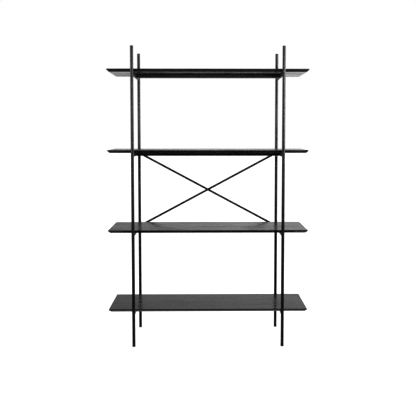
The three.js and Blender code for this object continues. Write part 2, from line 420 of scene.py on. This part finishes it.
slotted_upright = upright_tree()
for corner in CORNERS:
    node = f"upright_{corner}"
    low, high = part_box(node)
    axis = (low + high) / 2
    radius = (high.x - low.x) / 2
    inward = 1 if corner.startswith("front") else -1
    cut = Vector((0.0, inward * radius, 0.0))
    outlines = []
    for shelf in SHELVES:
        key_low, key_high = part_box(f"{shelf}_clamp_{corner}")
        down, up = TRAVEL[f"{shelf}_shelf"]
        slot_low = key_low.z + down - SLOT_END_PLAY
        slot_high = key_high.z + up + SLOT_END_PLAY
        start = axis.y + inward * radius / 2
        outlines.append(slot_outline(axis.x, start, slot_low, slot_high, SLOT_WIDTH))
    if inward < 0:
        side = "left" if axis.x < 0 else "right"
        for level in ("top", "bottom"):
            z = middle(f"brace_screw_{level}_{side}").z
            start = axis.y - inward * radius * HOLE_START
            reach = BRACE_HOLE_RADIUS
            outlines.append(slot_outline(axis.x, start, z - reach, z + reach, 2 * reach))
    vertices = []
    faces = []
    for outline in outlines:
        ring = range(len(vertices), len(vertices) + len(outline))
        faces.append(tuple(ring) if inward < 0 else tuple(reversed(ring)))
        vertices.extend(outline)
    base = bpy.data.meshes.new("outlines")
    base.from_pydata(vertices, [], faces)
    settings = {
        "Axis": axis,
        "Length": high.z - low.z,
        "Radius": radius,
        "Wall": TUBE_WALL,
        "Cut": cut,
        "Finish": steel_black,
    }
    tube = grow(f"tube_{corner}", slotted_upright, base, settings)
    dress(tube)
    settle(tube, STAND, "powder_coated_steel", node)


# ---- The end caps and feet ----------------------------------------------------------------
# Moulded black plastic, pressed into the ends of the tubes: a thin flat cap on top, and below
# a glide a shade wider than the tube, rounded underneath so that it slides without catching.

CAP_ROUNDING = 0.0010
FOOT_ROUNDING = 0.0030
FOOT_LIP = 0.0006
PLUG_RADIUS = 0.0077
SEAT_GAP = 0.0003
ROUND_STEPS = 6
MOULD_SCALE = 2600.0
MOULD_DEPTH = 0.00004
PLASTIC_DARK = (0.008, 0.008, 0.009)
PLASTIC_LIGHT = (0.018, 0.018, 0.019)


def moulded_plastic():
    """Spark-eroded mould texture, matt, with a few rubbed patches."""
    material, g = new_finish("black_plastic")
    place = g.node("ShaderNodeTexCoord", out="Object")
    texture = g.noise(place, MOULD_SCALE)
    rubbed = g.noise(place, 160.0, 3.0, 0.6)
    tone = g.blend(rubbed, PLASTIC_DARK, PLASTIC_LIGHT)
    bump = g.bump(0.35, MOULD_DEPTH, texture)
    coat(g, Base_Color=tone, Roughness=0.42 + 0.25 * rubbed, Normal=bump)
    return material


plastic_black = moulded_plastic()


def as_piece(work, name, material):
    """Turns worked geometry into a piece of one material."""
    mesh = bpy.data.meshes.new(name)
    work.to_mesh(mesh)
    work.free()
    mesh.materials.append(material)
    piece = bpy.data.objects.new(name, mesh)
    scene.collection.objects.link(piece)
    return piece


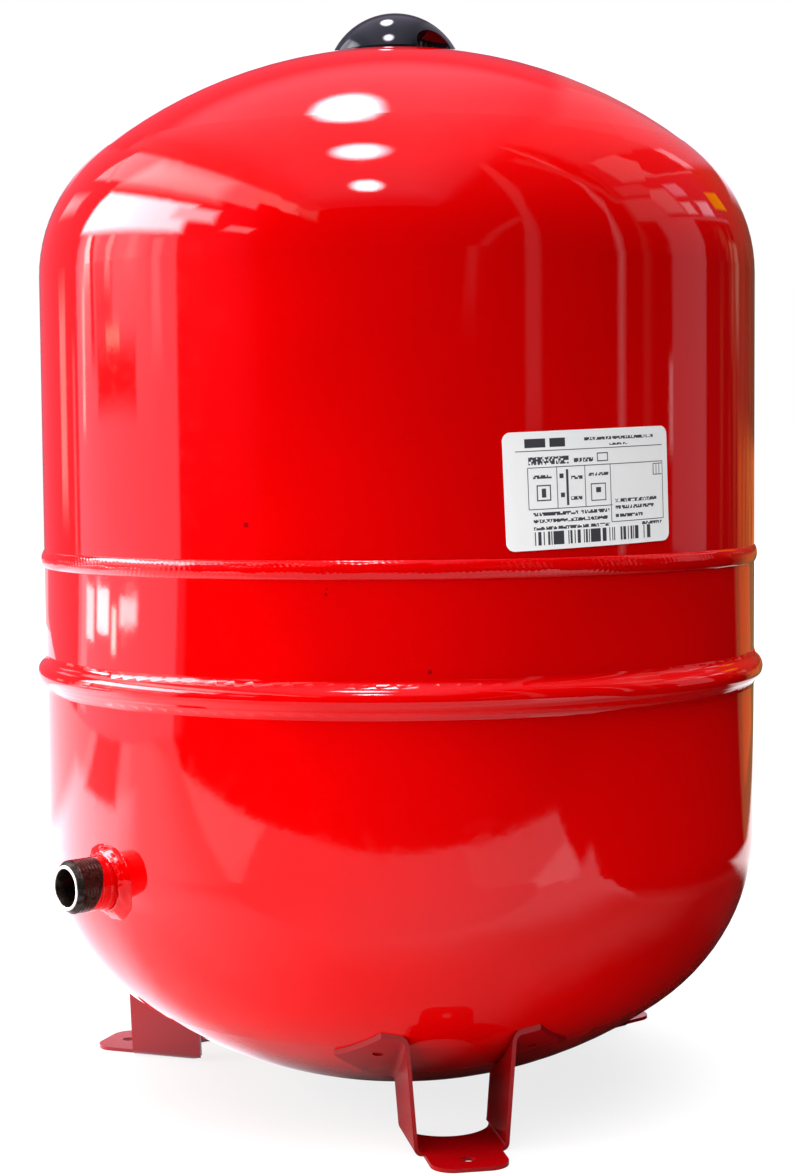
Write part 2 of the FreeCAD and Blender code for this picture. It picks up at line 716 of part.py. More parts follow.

**REQUIRED TASK**
Write out the entire listing exactly.

**EXERCISE RESULT**
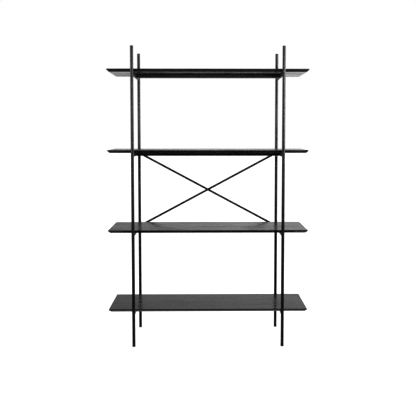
The three.js and Blender code for this object continues. Write part 2, from line 420 of scene.py on. This part finishes it.
slotted_upright = upright_tree()
for corner in CORNERS:
    node = f"upright_{corner}"
    low, high = part_box(node)
    axis = (low + high) / 2
    radius = (high.x - low.x) / 2
    inward = 1 if corner.startswith("front") else -1
    cut = Vector((0.0, inward * radius, 0.0))
    outlines = []
    for shelf in SHELVES:
        key_low, key_high = part_box(f"{shelf}_clamp_{corner}")
        down, up = TRAVEL[f"{shelf}_shelf"]
        slot_low = key_low.z + down - SLOT_END_PLAY
        slot_high = key_high.z + up + SLOT_END_PLAY
        start = axis.y + inward * radius / 2
        outlines.append(slot_outline(axis.x, start, slot_low, slot_high, SLOT_WIDTH))
    if inward < 0:
        side = "left" if axis.x < 0 else "right"
        for level in ("top", "bottom"):
            z = middle(f"brace_screw_{level}_{side}").z
            start = axis.y - inward * radius * HOLE_START
            reach = BRACE_HOLE_RADIUS
            outlines.append(slot_outline(axis.x, start, z - reach, z + reach, 2 * reach))
    vertices = []
    faces = []
    for outline in outlines:
        ring = range(len(vertices), len(vertices) + len(outline))
        faces.append(tuple(ring) if inward < 0 else tuple(reversed(ring)))
        vertices.extend(outline)
    base = bpy.data.meshes.new("outlines")
    base.from_pydata(vertices, [], faces)
    settings = {
        "Axis": axis,
        "Length": high.z - low.z,
        "Radius": radius,
        "Wall": TUBE_WALL,
        "Cut": cut,
        "Finish": steel_black,
    }
    tube = grow(f"tube_{corner}", slotted_upright, base, settings)
    dress(tube)
    settle(tube, STAND, "powder_coated_steel", node)


# ---- The end caps and feet ----------------------------------------------------------------
# Moulded black plastic, pressed into the ends of the tubes: a thin flat cap on top, and below
# a glide a shade wider than the tube, rounded underneath so that it slides without catching.

CAP_ROUNDING = 0.0010
FOOT_ROUNDING = 0.0030
FOOT_LIP = 0.0006
PLUG_RADIUS = 0.0077
SEAT_GAP = 0.0003
ROUND_STEPS = 6
MOULD_SCALE = 2600.0
MOULD_DEPTH = 0.00004
PLASTIC_DARK = (0.008, 0.008, 0.009)
PLASTIC_LIGHT = (0.018, 0.018, 0.019)


def moulded_plastic():
    """Spark-eroded mould texture, matt, with a few rubbed patches."""
    material, g = new_finish("black_plastic")
    place = g.node("ShaderNodeTexCoord", out="Object")
    texture = g.noise(place, MOULD_SCALE)
    rubbed = g.noise(place, 160.0, 3.0, 0.6)
    tone = g.blend(rubbed, PLASTIC_DARK, PLASTIC_LIGHT)
    bump = g.bump(0.35, MOULD_DEPTH, texture)
    coat(g, Base_Color=tone, Roughness=0.42 + 0.25 * rubbed, Normal=bump)
    return material


plastic_black = moulded_plastic()


def as_piece(work, name, material):
    """Turns worked geometry into a piece of one material."""
    mesh = bpy.data.meshes.new(name)
    work.to_mesh(mesh)
    work.free()
    mesh.materials.append(material)
    piece = bpy.data.objects.new(name, mesh)
    scene.collection.objects.link(piece)
    return piece


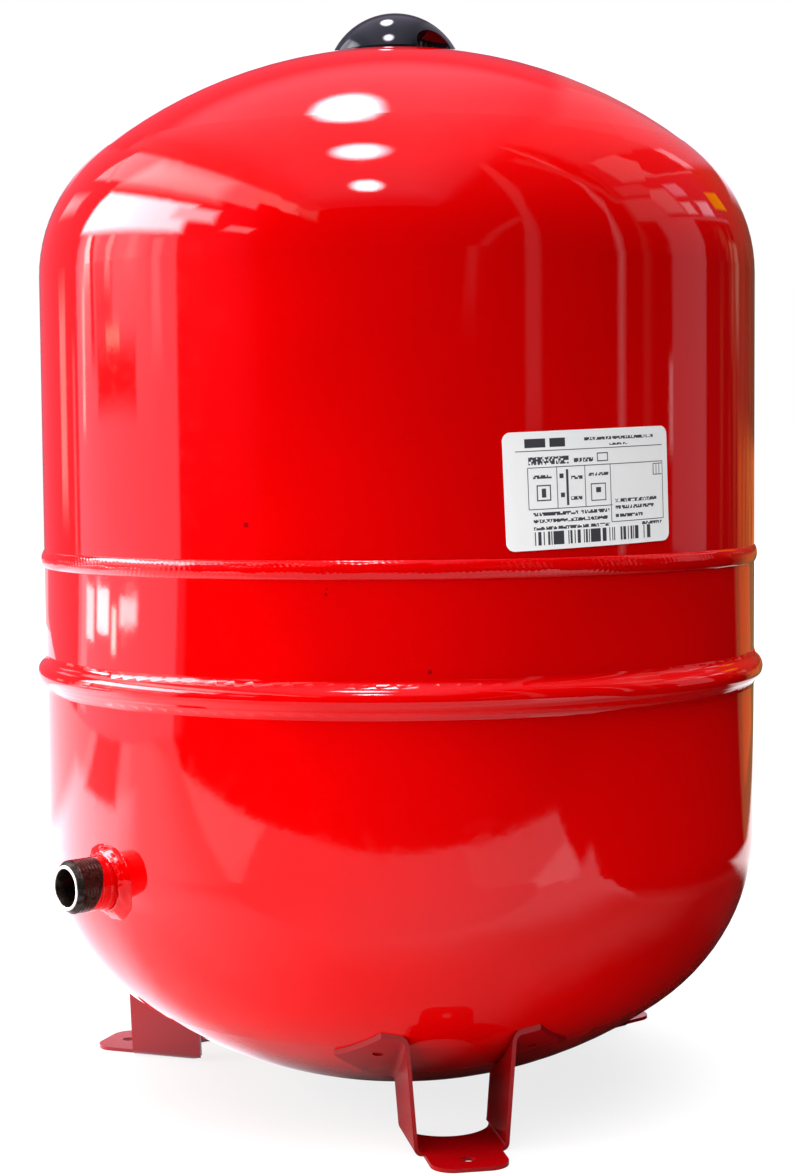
Write part 2 of the FreeCAD and Blender code for this picture. It picks up at line 716 of part.py. More parts follow.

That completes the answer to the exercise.